## GIVEN INSTRUCTION:
Below is a block of data; give all of it again word for word.

## SOURCE DATA:

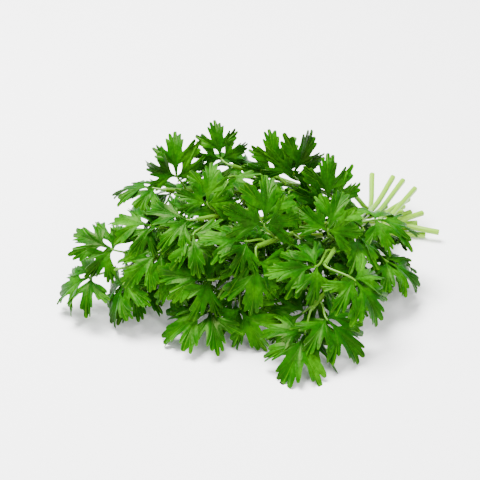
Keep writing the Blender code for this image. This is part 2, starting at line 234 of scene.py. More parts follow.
# %% The leaf materials
LEAF_PATCH = 18 * MM  # the green drifts over about this distance
SKIN_CELL = 1.4 * MM  # the puckers between the smallest veins, drawn coarse enough to show
SKIN_DEPTH = 0.3 * MM
VEIN_STARTS = 0.72  # the "vein" attribute is this much at a vein's edge and 1 on its middle
GLOW = "#52a000"  # the light that comes through a leaf
GLOW_SHARE = 0.2
WAX_TINT = "#bcdc6a"
SMOOTH = "SMOOTHSTEP"


def leaf_material(name, deep, middle, bright, vein, roughness):
    """One face of a leaf: three greens that drift, the colour of its veins, and its roughness."""
    material = fresh_material(name)
    place = add(material, "ShaderNodeTexCoord").outputs["Object"]
    drift = {"Vector": place, "Scale": 1 / LEAF_PATCH, "Detail": 3.0, "Roughness": 0.55}
    patch = add(material, "ShaderNodeTexNoise", drift).outputs["Fac"]
    greens = (0.3, deep), (0.5, middle), (0.72, bright)
    blade = add(material, "ShaderNodeValToRGB", {"Fac": patch}, greens).outputs["Color"]
    vein_share = add(material, "ShaderNodeAttribute", attribute_name="vein").outputs["Fac"]
    outwards = add(material, "ShaderNodeAttribute", attribute_name="outwards").outputs["Fac"]
    edges = {"Value": vein_share, "From Min": VEIN_STARTS, "From Max": 1.0, "To Max": 0.5}
    line = add(material, "ShaderNodeMapRange", edges, interpolation_type=SMOOTH).outputs[0]
    mix = {0: line, 6: blade, 7: colour(vein)}
    veined = add(material, "ShaderNodeMix", mix, data_type="RGBA").outputs[2]
    edges = {"Value": outwards, "From Min": 0.95, "From Max": 1.0, "To Max": 0.3}
    rim = add(material, "ShaderNodeMapRange", edges, interpolation_type=SMOOTH).outputs[0]
    mix = {0: rim, 6: veined, 7: colour(vein)}
    rimmed = add(material, "ShaderNodeMix", mix, data_type="RGBA").outputs[2]
    size = {"Vector": place, "Scale": 1 / SKIN_CELL}
    cells = add(material, "ShaderNodeTexVoronoi", size, feature="SMOOTH_F1").outputs["Distance"]
    # Painted shade: the skin is darkened towards the deep green along the cell pattern that the
    # bump also gives the puckers.
    edges = {"Value": cells, "From Min": 0.25, "From Max": 0.75, "To Max": 0.45}
    pucker_shade = add(material, "ShaderNodeMapRange", edges).outputs[0]
    mix = {0: pucker_shade, 6: rimmed, 7: colour(deep)}
    skin = add(material, "ShaderNodeMix", mix, data_type="RGBA").outputs[2]
    sunk = {0: line, 1: -0.8, 2: cells}
    height = add(material, "ShaderNodeMath", sunk, operation="MULTIPLY_ADD").outputs[0]
    relief = {"Height": height, "Strength": 0.5, "Distance": SKIN_DEPTH}
    bump = add(material, "ShaderNodeBump", relief).outputs[0]
    smooth, rough = roughness - 0.06, roughness + 0.08
    edges = {"Value": patch, "From Min": 0.3, "From Max": 0.7, "To Min": smooth, "To Max": rough}
    gloss = add(material, "ShaderNodeMapRange", edges).outputs[0]
    wax = {
        "Base Color": skin,
        "Roughness": gloss,
        "IOR": 1.45,
        "Specular IOR Level": 0.25,
        "Specular Tint": colour(WAX_TINT),
        "Normal": bump,
    }
    surface = add(material, "ShaderNodeBsdfPrincipled", wax).outputs[0]
    mix = {0: 0.5, 6: skin, 7: colour(GLOW)}
    through = add(material, "ShaderNodeMix", mix, data_type="RGBA").outputs[2]
    lit = add(material, "ShaderNodeBsdfTranslucent", {"Color": through, "Normal": bump}).outputs[0]
    both = add(material, "ShaderNodeMixShader", {0: GLOW_SHARE, 1: surface, 2: lit}).outputs[0]
    add(material, "ShaderNodeOutputMaterial", {"Surface": both})
    return material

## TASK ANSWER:
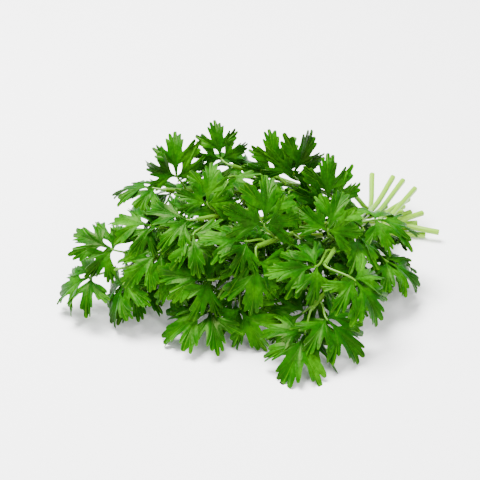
Keep writing the Blender code for this image. This is part 2, starting at line 234 of scene.py. More parts follow.
# %% The leaf materials
LEAF_PATCH = 18 * MM  # the green drifts over about this distance
SKIN_CELL = 1.4 * MM  # the puckers between the smallest veins, drawn coarse enough to show
SKIN_DEPTH = 0.3 * MM
VEIN_STARTS = 0.72  # the "vein" attribute is this much at a vein's edge and 1 on its middle
GLOW = "#52a000"  # the light that comes through a leaf
GLOW_SHARE = 0.2
WAX_TINT = "#bcdc6a"
SMOOTH = "SMOOTHSTEP"


def leaf_material(name, deep, middle, bright, vein, roughness):
    """One face of a leaf: three greens that drift, the colour of its veins, and its roughness."""
    material = fresh_material(name)
    place = add(material, "ShaderNodeTexCoord").outputs["Object"]
    drift = {"Vector": place, "Scale": 1 / LEAF_PATCH, "Detail": 3.0, "Roughness": 0.55}
    patch = add(material, "ShaderNodeTexNoise", drift).outputs["Fac"]
    greens = (0.3, deep), (0.5, middle), (0.72, bright)
    blade = add(material, "ShaderNodeValToRGB", {"Fac": patch}, greens).outputs["Color"]
    vein_share = add(material, "ShaderNodeAttribute", attribute_name="vein").outputs["Fac"]
    outwards = add(material, "ShaderNodeAttribute", attribute_name="outwards").outputs["Fac"]
    edges = {"Value": vein_share, "From Min": VEIN_STARTS, "From Max": 1.0, "To Max": 0.5}
    line = add(material, "ShaderNodeMapRange", edges, interpolation_type=SMOOTH).outputs[0]
    mix = {0: line, 6: blade, 7: colour(vein)}
    veined = add(material, "ShaderNodeMix", mix, data_type="RGBA").outputs[2]
    edges = {"Value": outwards, "From Min": 0.95, "From Max": 1.0, "To Max": 0.3}
    rim = add(material, "ShaderNodeMapRange", edges, interpolation_type=SMOOTH).outputs[0]
    mix = {0: rim, 6: veined, 7: colour(vein)}
    rimmed = add(material, "ShaderNodeMix", mix, data_type="RGBA").outputs[2]
    size = {"Vector": place, "Scale": 1 / SKIN_CELL}
    cells = add(material, "ShaderNodeTexVoronoi", size, feature="SMOOTH_F1").outputs["Distance"]
    # Painted shade: the skin is darkened towards the deep green along the cell pattern that the
    # bump also gives the puckers.
    edges = {"Value": cells, "From Min": 0.25, "From Max": 0.75, "To Max": 0.45}
    pucker_shade = add(material, "ShaderNodeMapRange", edges).outputs[0]
    mix = {0: pucker_shade, 6: rimmed, 7: colour(deep)}
    skin = add(material, "ShaderNodeMix", mix, data_type="RGBA").outputs[2]
    sunk = {0: line, 1: -0.8, 2: cells}
    height = add(material, "ShaderNodeMath", sunk, operation="MULTIPLY_ADD").outputs[0]
    relief = {"Height": height, "Strength": 0.5, "Distance": SKIN_DEPTH}
    bump = add(material, "ShaderNodeBump", relief).outputs[0]
    smooth, rough = roughness - 0.06, roughness + 0.08
    edges = {"Value": patch, "From Min": 0.3, "From Max": 0.7, "To Min": smooth, "To Max": rough}
    gloss = add(material, "ShaderNodeMapRange", edges).outputs[0]
    wax = {
        "Base Color": skin,
        "Roughness": gloss,
        "IOR": 1.45,
        "Specular IOR Level": 0.25,
        "Specular Tint": colour(WAX_TINT),
        "Normal": bump,
    }
    surface = add(material, "ShaderNodeBsdfPrincipled", wax).outputs[0]
    mix = {0: 0.5, 6: skin, 7: colour(GLOW)}
    through = add(material, "ShaderNodeMix", mix, data_type="RGBA").outputs[2]
    lit = add(material, "ShaderNodeBsdfTranslucent", {"Color": through, "Normal": bump}).outputs[0]
    both = add(material, "ShaderNodeMixShader", {0: GLOW_SHARE, 1: surface, 2: lit}).outputs[0]
    add(material, "ShaderNodeOutputMaterial", {"Surface": both})
    return material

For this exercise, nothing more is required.